Thanks for the response!
I think a video on processed celery would be incredible. The only place I have been able to find celery powder as a cure was from “The Sausage Maker”, they have a Facebook page. It was expensive, designed only for sausages, and wasn’t packaged well.
As for the tackiness, good idea with the cornstarch! There are a bunch of big brands with zero additives that were able to achieve the soft texture with no tackiness, so I’m thinking it has to be in the processing. I read an article where someone at KRAVE mentioned a couple details about how they process their jerky. He said they first inject the meat, then cook the whole pieces, then slice, then marinate, then dry. I have messed around with the idea behind this process a lot. Injecting with brine, sous-viding at a variety of temperatures and times, slicing, marinating, and drying. Decent results, but to be honest the high sugar method you introduced to me has seemed to have better results.

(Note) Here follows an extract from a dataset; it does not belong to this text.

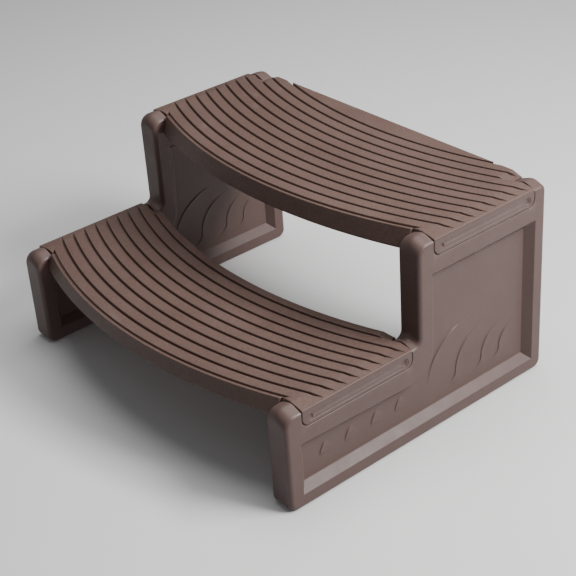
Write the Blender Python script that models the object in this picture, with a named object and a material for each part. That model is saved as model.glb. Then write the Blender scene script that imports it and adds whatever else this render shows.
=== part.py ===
"""Two-tread spa steps: hollow blow-moulded side panels and curved, grooved treads, held by eight screws.

Metres, +Z up. The front is -Y and the steps rise towards +Y. The origin is under the middle of the
outer box, on the floor.
"""

from math import atan2, cos, pi, sin, sqrt, tan

import bmesh
import bpy
from mathutils import Matrix, Vector

# Overall size
WIDTH = 0.778
STEP_RISE = 0.1875
PANEL_DEPTH = 0.6085
RISER_Y = 0.2985
RIB_HEIGHT = 0.006
WALL = 0.003
GAP = 0.0003

# Side panels. Y is measured from the panels' front edge until everything is moved to the origin.
PANEL_THICKNESS = 0.050
EDGE_RADIUS = 0.010
RIDGE_RISE = 0.006
FRONT_CORNER = 0.022
FOOT_CORNER = 0.017
REAR_CORNER = 0.012
RISER_CORNER = 0.012
RECESS_DEPTH = 0.015
FRONT_RIM = 0.028
RISER_RIM = 0.030
REAR_RIM = 0.026
FOOT_RIM = 0.026
UPPER_RIM = 0.061
LOWER_RIM_FRONT = 0.060
LOWER_RIM_REAR = 0.070
RECESS_CORNER = 0.052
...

Anyway, I will keep trying to figure this out and will definitely keep you guys posted if I make any headway. In the meantime, if there is anything else you think might be worth testing, please let me know! It would be great to try and perfect this process together.

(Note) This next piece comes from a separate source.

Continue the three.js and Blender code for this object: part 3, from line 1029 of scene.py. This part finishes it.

@bob-s-meatgistics I moved one of my first pork butts into the oven and my whole house smelled like smoke. My wife did not stop complaining for a week until the smell was gone from both the house and the oven. I finish all my cooks outside. If you wrap it to speed up the cook you may want to unwrap it for the last hour to put the bark back on it.
@jonathon I am definitely going to purchase and follow the steps you’ve post, thank you sir! Additionally, if anyone has recipes, please share. I’ll try them all and post what my family thought of each. Thank you all, this is a very cool and educational blog, glad I found it wish it was years ago! Thanks again.